What is needed
Set down the material exactly as given, please, from its first line through the line that includes "return material".

Material provided
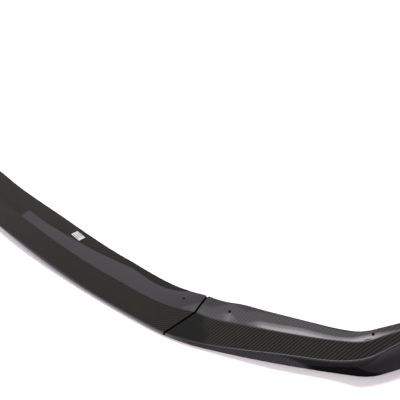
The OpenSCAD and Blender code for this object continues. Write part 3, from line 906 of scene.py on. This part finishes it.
def floor_glow(g, spot):
    """The floor's level in reflections: pale in front, and dark in a patch near each corner."""
    x, back = g.split(spot)[:2]
    across = g.math("ABSOLUTE", x)
    run = g.math("SUBTRACT", across, CORNER_CENTRE[0])
    rise = g.math("SUBTRACT", back, CORNER_CENTRE[1])
    reach = g.math("SQRT", g.math("ADD", g.product(run, run), g.product(rise, rise)))
    far = g.ramp(reach, FAR_REACH, 0.0, FLOOR_FAR)
    right = g.ramp(across, NEAR_STARTS, smooth=True)
    near = g.product(right, g.math("ADD", far, FLOOR_NEAR))
    ahead = g.math("SUBTRACT", back, g.product(across, STEP_SLANT))
    step = g.math("ADD", g.product(far, STEP_SHARE), FLOOR_STEP)
    corner = g.mix_value(g.ramp(ahead, STEP_LINE, smooth=True), step, near)
    front = g.ramp(across, FRONT_ENDS, FLOOR_FRONT, FLOOR_SIDE, smooth=True)
    return g.mix_value(g.ramp(across, CORNER_STARTS, smooth=True), front, corner)


def floor_material():
    """White paper, with its own level of light where the gloss reflects it."""
    material, g, shader = new_material("floor_paper")
    spot = g.own_place()
    path = g.nodes.new("ShaderNodeLightPath")
    tone = g.mix_value(path.outputs["Is Camera Ray"], FLOOR_BOUNCE, FLOOR_SEEN)
    paper = g.mix(g.noise(spot, FLOOR_MOTTLE), FLOOR_DARK, FLOOR_LIGHT)
    g.links.new(g.scaled(paper, tone), shader.inputs["Base Color"])
    shader.inputs["Roughness"].default_value = FLOOR_ROUGHNESS
    shader.inputs["Specular IOR Level"].default_value = 0.0
    glow = g.add("ShaderNodeEmission", {"Color": PALE, "Strength": floor_glow(g, spot)})
    mixed = g.add("ShaderNodeMixShader", {0: path.outputs["Is Glossy Ray"], 1: shader.outputs[0], 2: glow})
    g.links.new(mixed, g.nodes["Material Output"].inputs["Surface"])
    return material


def make_floor():
    """The white paper that the lip stands on."""
    bpy.ops.mesh.primitive_plane_add(size=FLOOR_SIZE)
    floor = bpy.context.object
    floor.name = "floor"
    floor.data.materials.append(floor_material())


def make_camera():
    """The photo's camera, found by the fit to its outlines."""
    cam = bpy.data.objects.new("camera", bpy.data.cameras.new("camera"))
    bpy.context.scene.collection.objects.link(cam)
    bpy.context.scene.camera = cam
    cam.data.lens, cam.data.sensor_width = CAM_LENS, CAM_SENSOR
    cam.data.clip_start, cam.data.clip_end = CAM_CLIP
    a, e = CAM_AZIMUTH, CAM_ELEVATION
    back = np.array([sin(a) * cos(e), -cos(a) * cos(e), sin(e)])
    target = np.array(CAM_TARGET) * MM + np.array([0, CAD_BOX[0].y, 0])
    cam.location = target + back * CAM_DISTANCE * MM
    cam.rotation_euler = (rad(90 - e), 0, rad(a))


make_camera()
make_world()
make_ceiling()
make_lamp()
make_key_light()
make_floor()
make_sections()
make_label()
make_hole_shade_washers()
bpy.context.scene.view_settings.view_transform = "Standard"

Exercise result
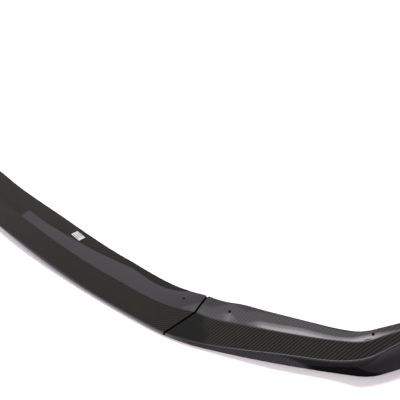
The OpenSCAD and Blender code for this object continues. Write part 3, from line 906 of scene.py on. This part finishes it.
def floor_glow(g, spot):
    """The floor's level in reflections: pale in front, and dark in a patch near each corner."""
    x, back = g.split(spot)[:2]
    across = g.math("ABSOLUTE", x)
    run = g.math("SUBTRACT", across, CORNER_CENTRE[0])
    rise = g.math("SUBTRACT", back, CORNER_CENTRE[1])
    reach = g.math("SQRT", g.math("ADD", g.product(run, run), g.product(rise, rise)))
    far = g.ramp(reach, FAR_REACH, 0.0, FLOOR_FAR)
    right = g.ramp(across, NEAR_STARTS, smooth=True)
    near = g.product(right, g.math("ADD", far, FLOOR_NEAR))
    ahead = g.math("SUBTRACT", back, g.product(across, STEP_SLANT))
    step = g.math("ADD", g.product(far, STEP_SHARE), FLOOR_STEP)
    corner = g.mix_value(g.ramp(ahead, STEP_LINE, smooth=True), step, near)
    front = g.ramp(across, FRONT_ENDS, FLOOR_FRONT, FLOOR_SIDE, smooth=True)
    return g.mix_value(g.ramp(across, CORNER_STARTS, smooth=True), front, corner)


def floor_material():
    """White paper, with its own level of light where the gloss reflects it."""
    material, g, shader = new_material("floor_paper")
    spot = g.own_place()
    path = g.nodes.new("ShaderNodeLightPath")
    tone = g.mix_value(path.outputs["Is Camera Ray"], FLOOR_BOUNCE, FLOOR_SEEN)
    paper = g.mix(g.noise(spot, FLOOR_MOTTLE), FLOOR_DARK, FLOOR_LIGHT)
    g.links.new(g.scaled(paper, tone), shader.inputs["Base Color"])
    shader.inputs["Roughness"].default_value = FLOOR_ROUGHNESS
    shader.inputs["Specular IOR Level"].default_value = 0.0
    glow = g.add("ShaderNodeEmission", {"Color": PALE, "Strength": floor_glow(g, spot)})
    mixed = g.add("ShaderNodeMixShader", {0: path.outputs["Is Glossy Ray"], 1: shader.outputs[0], 2: glow})
    g.links.new(mixed, g.nodes["Material Output"].inputs["Surface"])
    return material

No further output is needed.